MichelleWith that being said, what about the Christians who do have the skills and passions that can be used in a nonprofit or go into a help-related profession?  These Christians must still be wary of the implications behind this line of work. Sometimes Christians jump into this realm of work thinking that since they are working for a nonprofit organization or are in the “helping profession” they are automatically “helping” and serving other people. Unfortunately, just the intention of “helping”, especially internationally could actually hurt those they are trying to help and serve.

Our society in the West often promotes the idea that we know everything and have all the answers to the world’s problems. In the book When Helping Hurts by Brian Fikkert, Fikkert talks about this issue and the unconscious “god complex” that many Christians in the West have. This “god complex” is a way we sometimes act towards the “economically poor,” in that we are superior and they are inferior. We believe that if we provide the “things” the poor are lacking they will rise out of poverty and have better lives. Though this can be a part of the solution, solely giving out monetary or material goods will not solve the issue of poverty. I am not trying to steer people away from this field of work (I myself hope to work in this field one day) but as Christians, and really anyone who steers their career toward non-profit work, we need to be very aware of this false concept.

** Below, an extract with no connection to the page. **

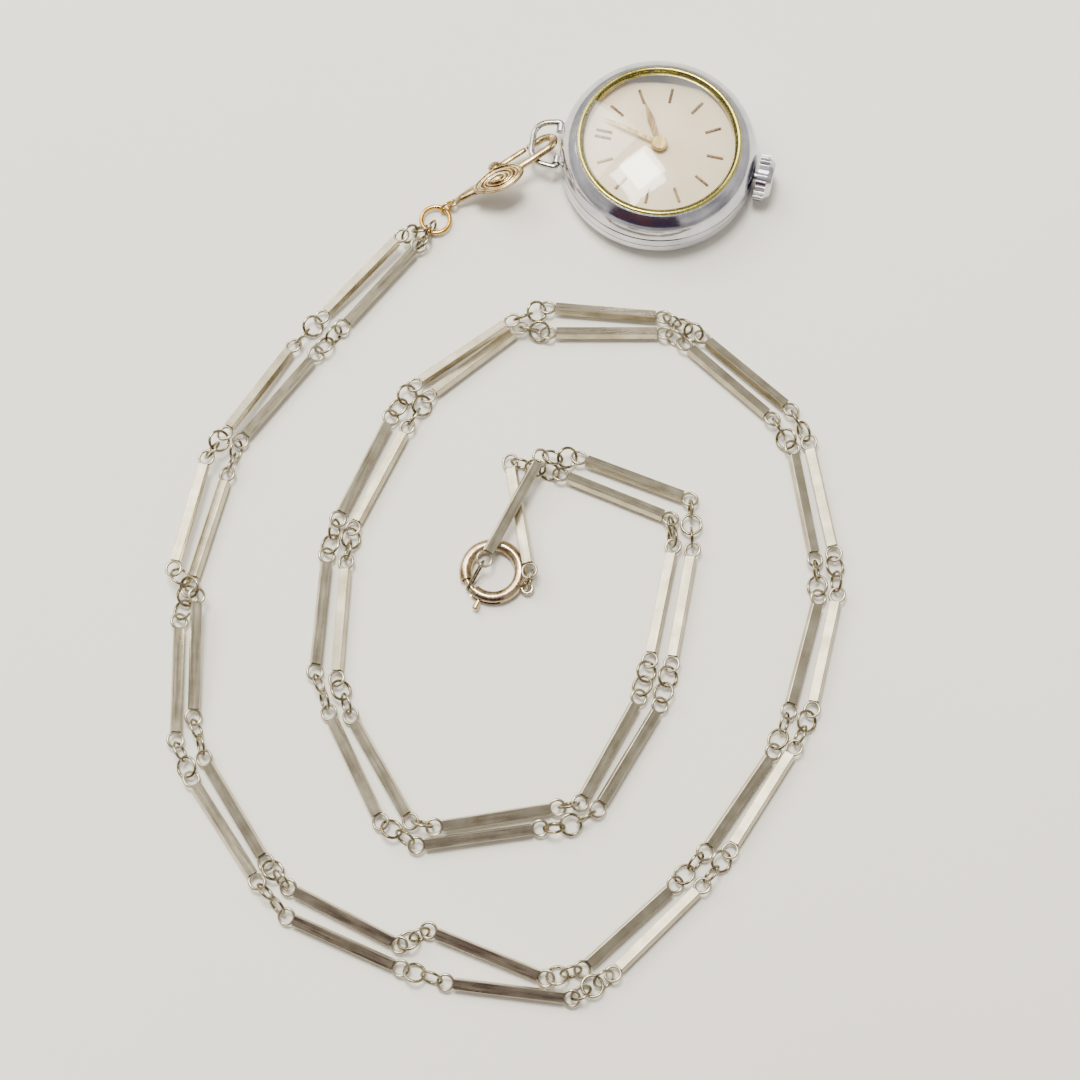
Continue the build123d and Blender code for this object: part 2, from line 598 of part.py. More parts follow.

When we do approach the nonprofit and helping professions world with the humble understanding that we do not have all the answers to poverty, and that money and material goods will not solve all the world’s problems, we can then be a small part of the process of changing people’s lives. Throughout my college experience, I have gained a better understanding of what this looks like through becoming more culturally sensitive, looking at poverty with a bottom-up holistic approach, and realizing I do not have all the answers. In Bryant Myer’s book Walking with the Poor, he talks about this holistic or transformational form of development which is “seeking positive change in the whole of human life materially, socially, psychologically, and spiritually”. When we approach these fields of work this way, we will not only go in with the right intentions but also the right mindset.

At the end of the day, no matter what field of work we as Christians go into, whether it’s working as a financial planner for a corporation or as a development worker in Guatemala, God can use us in those places in unexpected ways.